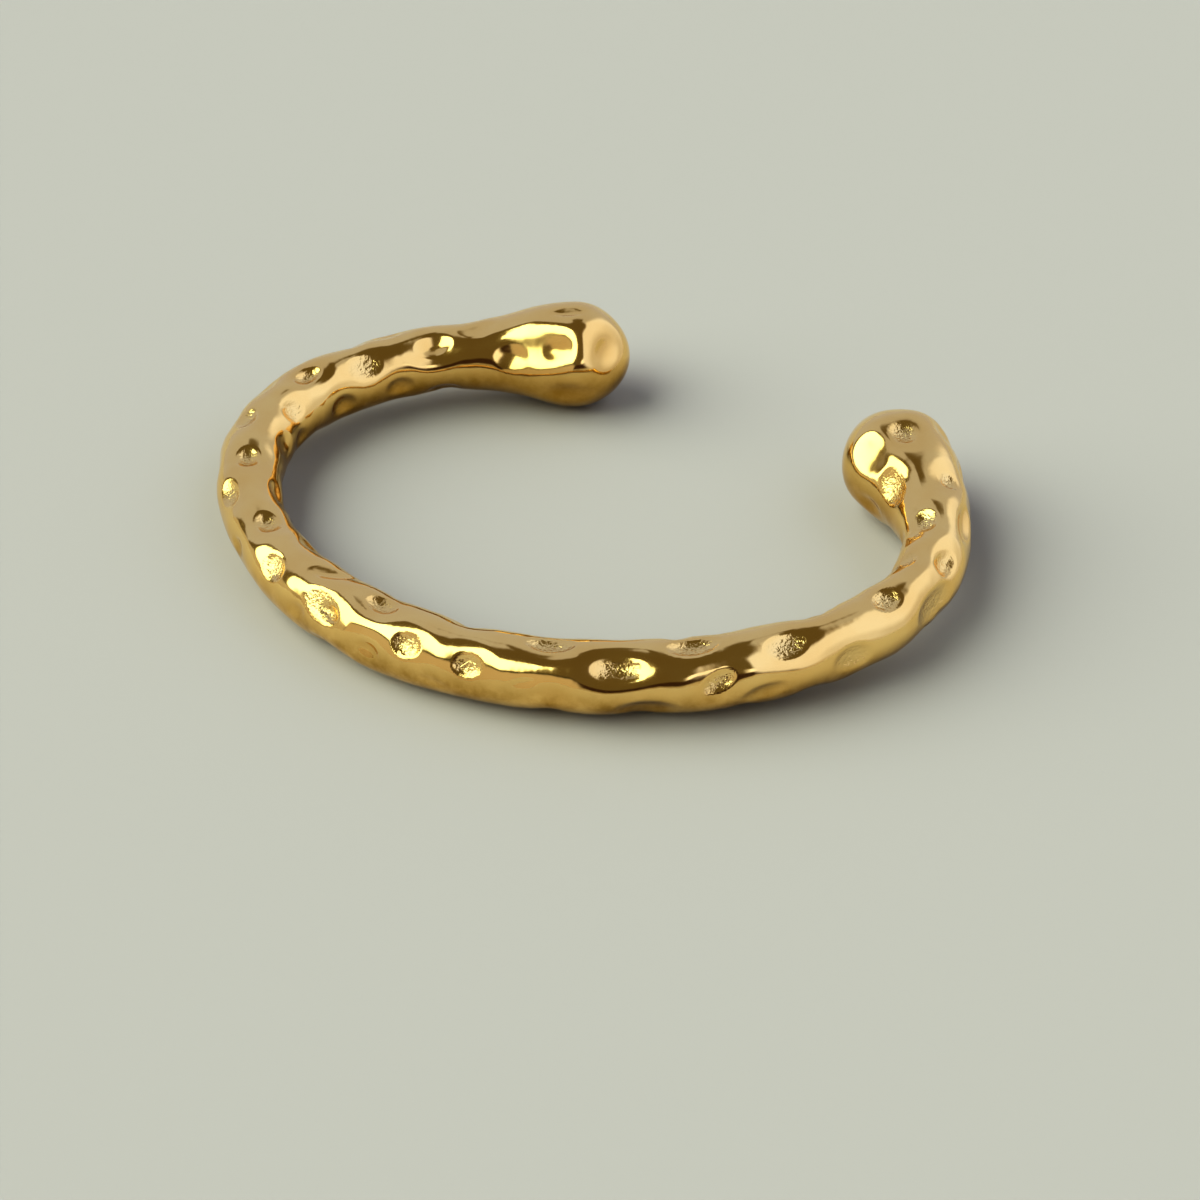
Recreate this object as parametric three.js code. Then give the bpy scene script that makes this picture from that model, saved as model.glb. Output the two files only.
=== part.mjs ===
// A cuff bangle cast in one piece: a round rod bent to the outline of a wrist,
// swollen to a knob at each end and dimpled all over like hammered gold.
// Millimetres, +Z up. It lies flat, its opening towards +Y and its origin on the
// surface below the middle of its box.
//
// The rod is turned straight first, then dimpled, then bent round its centreline.
// A place on it is given by how far along the centreline it is from the left tip,
// and how far around: 0 degrees outward, 90 on top, 180 towards the wrist, 270 below.

import * as THREE from 'three';

// ---- driving dimensions ----
const ROD_LENGTH = 150; // centreline, tip to tip
const TIP_LENGTH = 5.3; // the rounded end of each knob
const FEET_ALONG = [5.5, 75, 144]; // it rests under these: a knob, the front, a knob
const FOOT_SHAVE = 0.11; // the depth that polishing takes off them

// ---- how fine the faceted solid is ----
const SIDES = 32;
const STATION_STEP = 0.85;
const TIP_STATIONS = 7;
const ROUTE_STEPS = 1200;

const table = (columns, rows) =>
  rows.map((row) => Object.fromEntries(columns.map((name, i) => [name, row[i]])));

// The bend: how sharply the centreline turns towards the wrist.
const BENDS = table(['along', 'turn_deg_per_mm'], [
  [0, -2.0],
  [12.5, 1.2],
  [25, 2.4],
  [37.5, 3.7],
  [50, 2.3],
  [62.5, 1.8],
  [75, 1.6],
  [87.5, 1.5],
  [100, 1.3],
  [112.5, 2.0],
  [125, 3.5],
  [137.5, 2.7],
  [150, -3.4],
]);

// The thickness, before the dimples and the rounding of the tips.
const THICKNESS = table(['along', 'radius'], [
  [0, 4.85],
  [5.5, 5.2],
  [9, 4.75],
  [13, 3.7],
  [18, 3.3],
  [30, 3.25],
  [44, 3.2],
  [54, 2.9],
  [63, 3.1],
  [75, 3.3],
  [83, 3.15],
  [95, 3.2],
  [106, 3.25],
  [114, 3.1],
  [125, 3.05],
  [131, 3.15],
  [137.5, 4.0],
  [142, 5.1],
  [145, 5.15],
  [150, 3.2],
]);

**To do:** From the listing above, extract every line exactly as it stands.

**Task answer:**
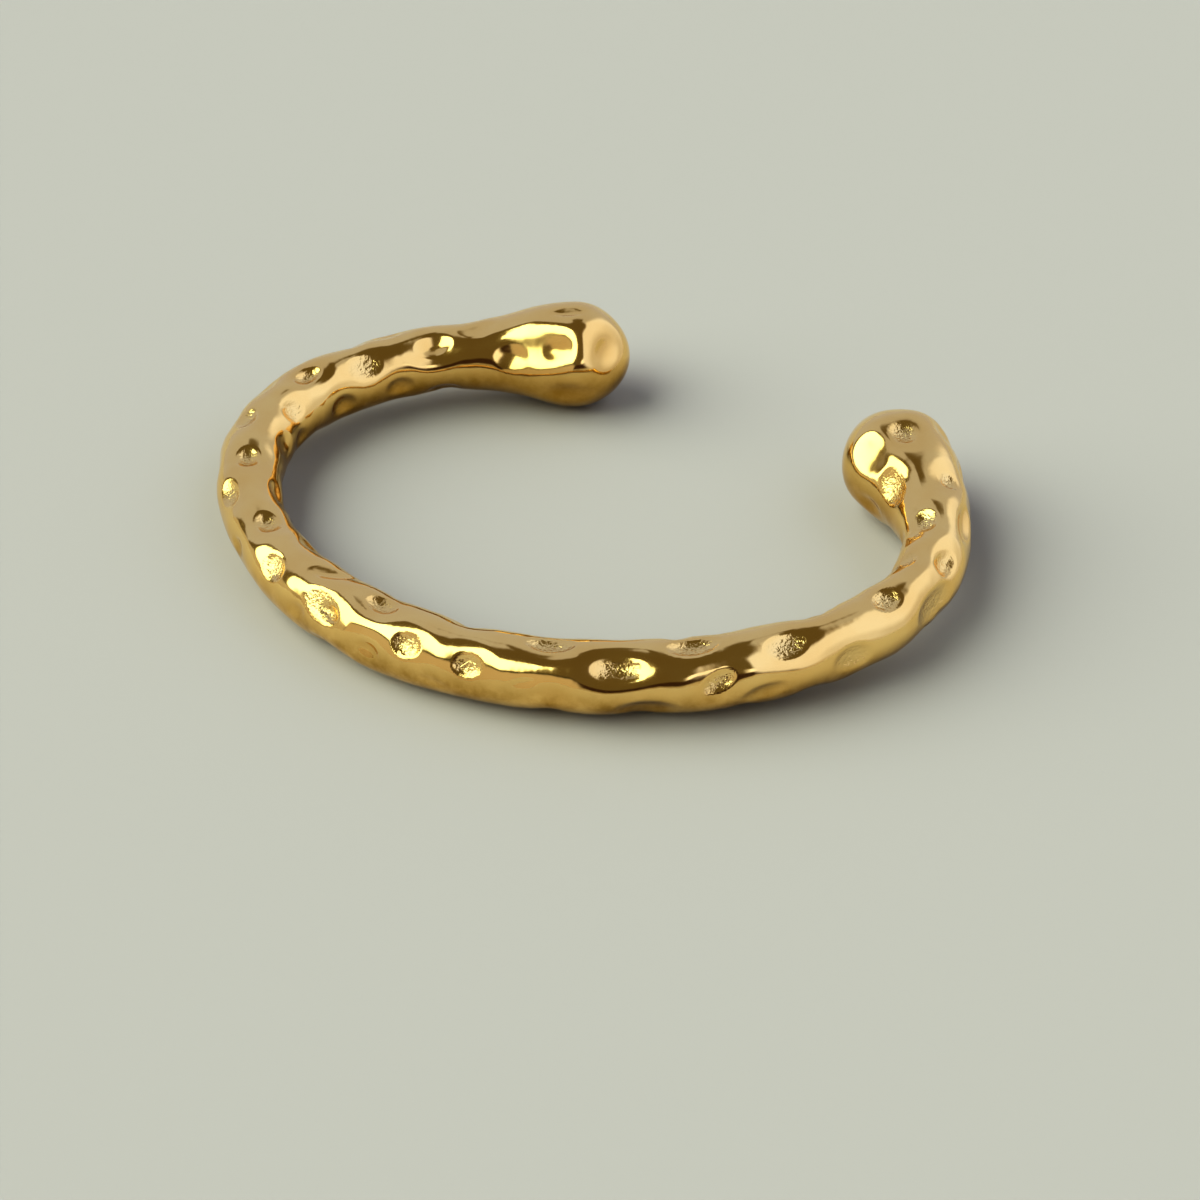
Recreate this object as parametric three.js code. Then give the bpy scene script that makes this picture from that model, saved as model.glb. Output the two files only.
=== part.mjs ===
// A cuff bangle cast in one piece: a round rod bent to the outline of a wrist,
// swollen to a knob at each end and dimpled all over like hammered gold.
// Millimetres, +Z up. It lies flat, its opening towards +Y and its origin on the
// surface below the middle of its box.
//
// The rod is turned straight first, then dimpled, then bent round its centreline.
// A place on it is given by how far along the centreline it is from the left tip,
// and how far around: 0 degrees outward, 90 on top, 180 towards the wrist, 270 below.

import * as THREE from 'three';

// ---- driving dimensions ----
const ROD_LENGTH = 150; // centreline, tip to tip
const TIP_LENGTH = 5.3; // the rounded end of each knob
const FEET_ALONG = [5.5, 75, 144]; // it rests under these: a knob, the front, a knob
const FOOT_SHAVE = 0.11; // the depth that polishing takes off them

// ---- how fine the faceted solid is ----
const SIDES = 32;
const STATION_STEP = 0.85;
const TIP_STATIONS = 7;
const ROUTE_STEPS = 1200;

const table = (columns, rows) =>
  rows.map((row) => Object.fromEntries(columns.map((name, i) => [name, row[i]])));

// The bend: how sharply the centreline turns towards the wrist.
const BENDS = table(['along', 'turn_deg_per_mm'], [
  [0, -2.0],
  [12.5, 1.2],
  [25, 2.4],
  [37.5, 3.7],
  [50, 2.3],
  [62.5, 1.8],
  [75, 1.6],
  [87.5, 1.5],
  [100, 1.3],
  [112.5, 2.0],
  [125, 3.5],
  [137.5, 2.7],
  [150, -3.4],
]);

// The thickness, before the dimples and the rounding of the tips.
const THICKNESS = table(['along', 'radius'], [
  [0, 4.85],
  [5.5, 5.2],
  [9, 4.75],
  [13, 3.7],
  [18, 3.3],
  [30, 3.25],
  [44, 3.2],
  [54, 2.9],
  [63, 3.1],
  [75, 3.3],
  [83, 3.15],
  [95, 3.2],
  [106, 3.25],
  [114, 3.1],
  [125, 3.05],
  [131, 3.15],
  [137.5, 4.0],
  [142, 5.1],
  [145, 5.15],
  [150, 3.2],
]);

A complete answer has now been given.